"""

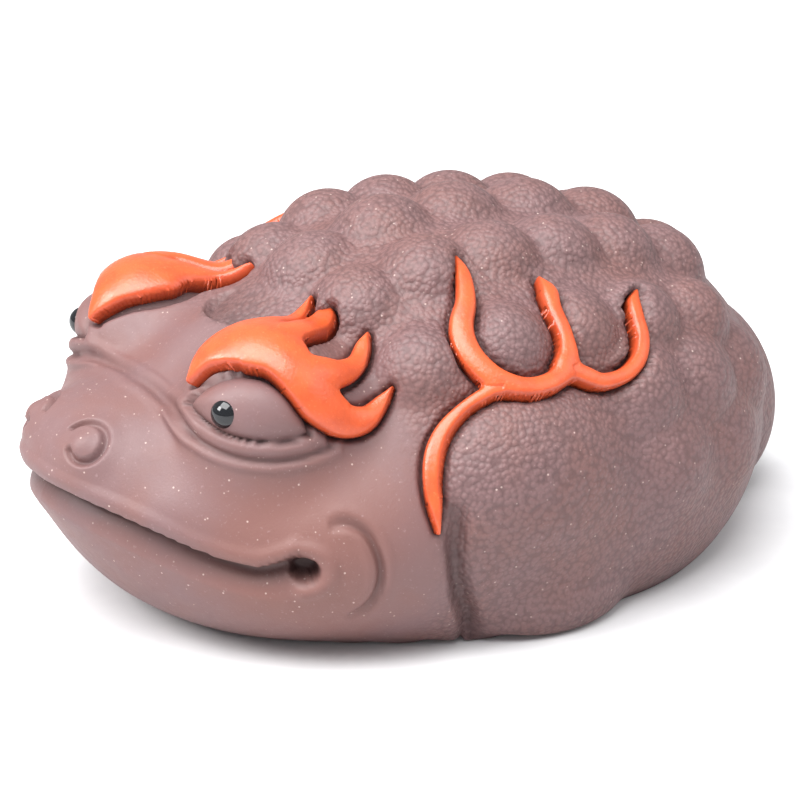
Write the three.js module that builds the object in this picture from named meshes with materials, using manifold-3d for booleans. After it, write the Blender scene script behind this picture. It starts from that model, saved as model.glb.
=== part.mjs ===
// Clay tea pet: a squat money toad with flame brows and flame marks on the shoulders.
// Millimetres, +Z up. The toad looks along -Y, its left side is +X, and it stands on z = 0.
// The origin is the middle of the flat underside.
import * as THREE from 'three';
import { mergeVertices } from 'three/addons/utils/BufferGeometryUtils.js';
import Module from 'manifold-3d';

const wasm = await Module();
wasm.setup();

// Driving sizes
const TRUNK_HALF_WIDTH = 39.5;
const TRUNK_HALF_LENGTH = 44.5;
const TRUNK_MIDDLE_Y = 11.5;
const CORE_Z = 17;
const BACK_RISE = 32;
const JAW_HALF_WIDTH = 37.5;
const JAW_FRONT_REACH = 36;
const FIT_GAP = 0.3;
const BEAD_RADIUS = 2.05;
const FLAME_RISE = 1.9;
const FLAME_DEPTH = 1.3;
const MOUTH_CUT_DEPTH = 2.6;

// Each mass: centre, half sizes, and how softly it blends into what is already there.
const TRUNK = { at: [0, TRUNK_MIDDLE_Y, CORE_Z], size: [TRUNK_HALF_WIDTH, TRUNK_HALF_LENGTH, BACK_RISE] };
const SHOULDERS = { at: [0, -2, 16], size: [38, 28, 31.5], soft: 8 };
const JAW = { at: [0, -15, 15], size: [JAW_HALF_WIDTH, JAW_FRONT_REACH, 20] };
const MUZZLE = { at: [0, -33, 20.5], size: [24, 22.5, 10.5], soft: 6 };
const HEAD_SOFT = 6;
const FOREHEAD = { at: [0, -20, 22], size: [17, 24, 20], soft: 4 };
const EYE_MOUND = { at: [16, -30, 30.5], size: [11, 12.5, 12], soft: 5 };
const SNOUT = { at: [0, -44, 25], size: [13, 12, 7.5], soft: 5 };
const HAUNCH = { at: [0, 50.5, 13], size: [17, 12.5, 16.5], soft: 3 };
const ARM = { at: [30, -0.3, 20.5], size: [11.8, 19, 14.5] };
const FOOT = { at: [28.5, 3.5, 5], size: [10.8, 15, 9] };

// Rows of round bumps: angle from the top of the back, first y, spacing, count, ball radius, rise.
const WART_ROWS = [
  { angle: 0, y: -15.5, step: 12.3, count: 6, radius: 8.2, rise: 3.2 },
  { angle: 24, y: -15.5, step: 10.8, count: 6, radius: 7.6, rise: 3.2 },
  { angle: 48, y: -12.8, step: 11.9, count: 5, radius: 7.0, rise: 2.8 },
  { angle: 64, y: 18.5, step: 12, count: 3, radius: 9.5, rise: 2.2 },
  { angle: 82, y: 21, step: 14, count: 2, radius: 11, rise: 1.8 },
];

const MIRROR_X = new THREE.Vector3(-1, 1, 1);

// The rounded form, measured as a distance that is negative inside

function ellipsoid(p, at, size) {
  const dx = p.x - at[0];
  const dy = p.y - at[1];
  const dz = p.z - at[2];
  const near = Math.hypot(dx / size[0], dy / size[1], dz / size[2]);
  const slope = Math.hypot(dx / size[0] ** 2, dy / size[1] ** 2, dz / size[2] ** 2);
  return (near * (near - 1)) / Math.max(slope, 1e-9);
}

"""

• _Stated goal_:
Quote the data in full, keeping each word unchanged.

• _Task answer_:
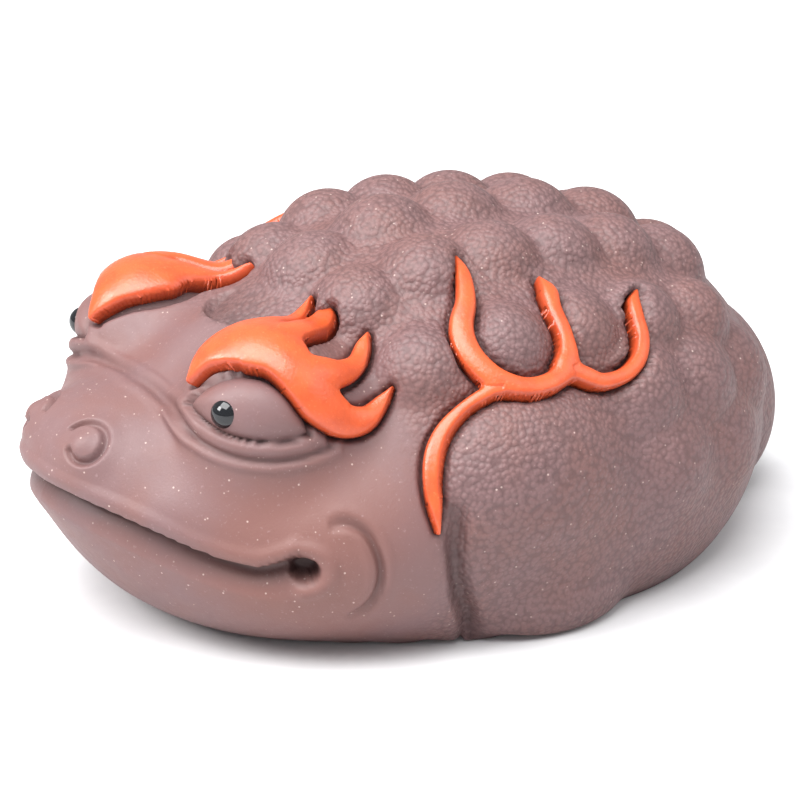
Write the three.js module that builds the object in this picture from named meshes with materials, using manifold-3d for booleans. After it, write the Blender scene script behind this picture. It starts from that model, saved as model.glb.
=== part.mjs ===
// Clay tea pet: a squat money toad with flame brows and flame marks on the shoulders.
// Millimetres, +Z up. The toad looks along -Y, its left side is +X, and it stands on z = 0.
// The origin is the middle of the flat underside.
import * as THREE from 'three';
import { mergeVertices } from 'three/addons/utils/BufferGeometryUtils.js';
import Module from 'manifold-3d';

const wasm = await Module();
wasm.setup();

// Driving sizes
const TRUNK_HALF_WIDTH = 39.5;
const TRUNK_HALF_LENGTH = 44.5;
const TRUNK_MIDDLE_Y = 11.5;
const CORE_Z = 17;
const BACK_RISE = 32;
const JAW_HALF_WIDTH = 37.5;
const JAW_FRONT_REACH = 36;
const FIT_GAP = 0.3;
const BEAD_RADIUS = 2.05;
const FLAME_RISE = 1.9;
const FLAME_DEPTH = 1.3;
const MOUTH_CUT_DEPTH = 2.6;

// Each mass: centre, half sizes, and how softly it blends into what is already there.
const TRUNK = { at: [0, TRUNK_MIDDLE_Y, CORE_Z], size: [TRUNK_HALF_WIDTH, TRUNK_HALF_LENGTH, BACK_RISE] };
const SHOULDERS = { at: [0, -2, 16], size: [38, 28, 31.5], soft: 8 };
const JAW = { at: [0, -15, 15], size: [JAW_HALF_WIDTH, JAW_FRONT_REACH, 20] };
const MUZZLE = { at: [0, -33, 20.5], size: [24, 22.5, 10.5], soft: 6 };
const HEAD_SOFT = 6;
const FOREHEAD = { at: [0, -20, 22], size: [17, 24, 20], soft: 4 };
const EYE_MOUND = { at: [16, -30, 30.5], size: [11, 12.5, 12], soft: 5 };
const SNOUT = { at: [0, -44, 25], size: [13, 12, 7.5], soft: 5 };
const HAUNCH = { at: [0, 50.5, 13], size: [17, 12.5, 16.5], soft: 3 };
const ARM = { at: [30, -0.3, 20.5], size: [11.8, 19, 14.5] };
const FOOT = { at: [28.5, 3.5, 5], size: [10.8, 15, 9] };

// Rows of round bumps: angle from the top of the back, first y, spacing, count, ball radius, rise.
const WART_ROWS = [
  { angle: 0, y: -15.5, step: 12.3, count: 6, radius: 8.2, rise: 3.2 },
  { angle: 24, y: -15.5, step: 10.8, count: 6, radius: 7.6, rise: 3.2 },
  { angle: 48, y: -12.8, step: 11.9, count: 5, radius: 7.0, rise: 2.8 },
  { angle: 64, y: 18.5, step: 12, count: 3, radius: 9.5, rise: 2.2 },
  { angle: 82, y: 21, step: 14, count: 2, radius: 11, rise: 1.8 },
];

const MIRROR_X = new THREE.Vector3(-1, 1, 1);

// The rounded form, measured as a distance that is negative inside

function ellipsoid(p, at, size) {
  const dx = p.x - at[0];
  const dy = p.y - at[1];
  const dz = p.z - at[2];
  const near = Math.hypot(dx / size[0], dy / size[1], dz / size[2]);
  const slope = Math.hypot(dx / size[0] ** 2, dy / size[1] ** 2, dz / size[2] ** 2);
  return (near * (near - 1)) / Math.max(slope, 1e-9);
}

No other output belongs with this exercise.